Google Chairman Eric Schmidt appeared on Bloomberg TV on Wednesday, where an anchor asked him about the “desire factor” around the iPhone 6, leading to heinously long lines outside Apple Stores last week (and this week, as well).
“I’ll tell you what I think,” Schmidt said. “Samsung had these products a year ago,” referring to Samsung’s phablets that are around the size of the iPhone 6 Plus.
The anchors were quick to point out that no one has been lining up for blocks to pick up the Galaxy Note. But Schmidt held fast to his one-liner.
“I think Samsung had these products years ago, that’s what I think,” he said, laughing.
Schmidt is right, technically. Samsung has been selling large-display smartphones long before Apple unveiled the iPhone 6.
But it’s completely dodging the question. Schmidt can’t explain why consumers aren’t lining up outside their local Best Buy to pick up Android smartphones.

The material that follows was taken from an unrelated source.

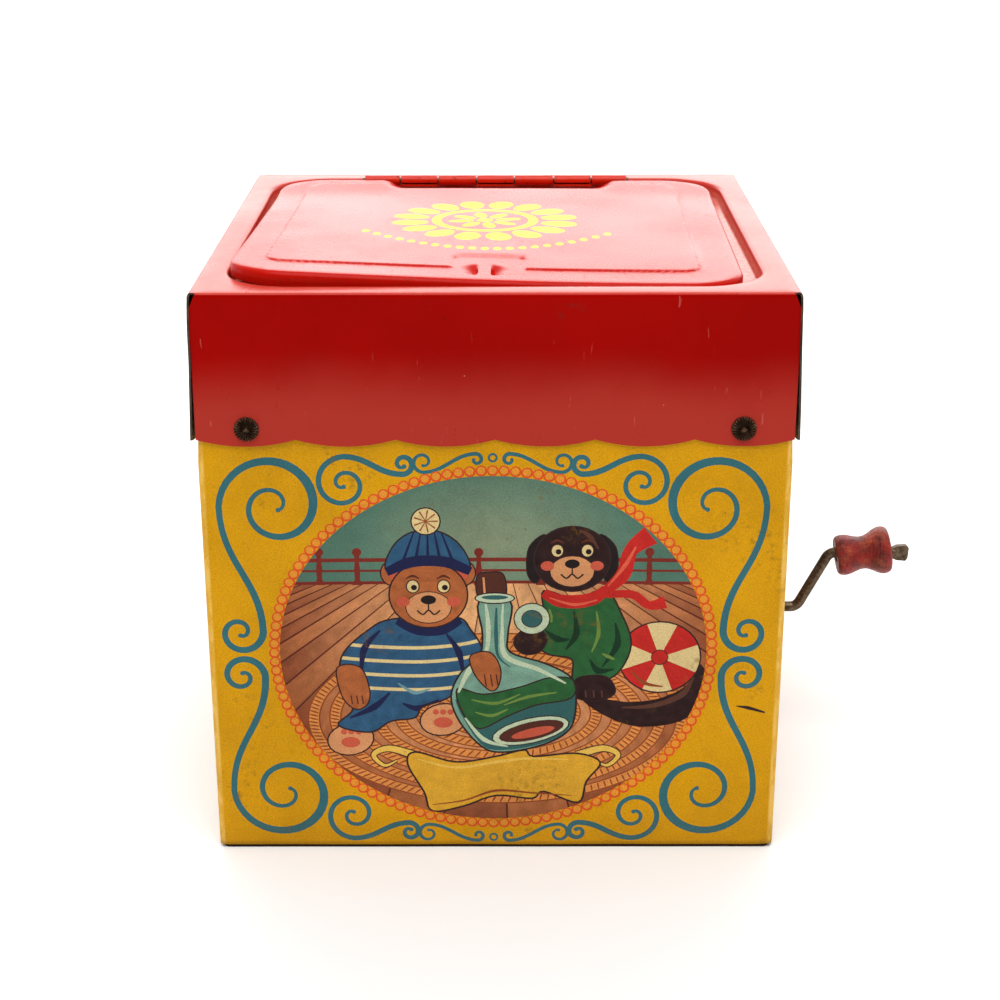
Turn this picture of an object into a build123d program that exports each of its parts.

Or maybe he doesn’t want to.
Saying “Apple wasn’t there first” doesn’t mean anything. That’s not Apple’s strategy.
In a recent interview with Charlie Rose, Tim Cook was asked if the iPhone 6/6 Plus was a response to Samsung’s smartphones. Here’s what he said:
Honestly, Charlie, we could have done a larger iPhone years ago. It’s never been about just making a larger phone. It’s been about making a better phone in every single way. And so we ship things when they’re ready.
Apple’s products are so widely desired because Apple isn’t first-to-market. Apple waits for competitors to enter a product category, then Apple releases its take on that product.
Android users might say Apple copies its competitors this way, but that’s a debate better left untouched.
The point is: Apple not making a phablet before Samsung says nothing about the company’s success. And Eric Schmidt probably knows that.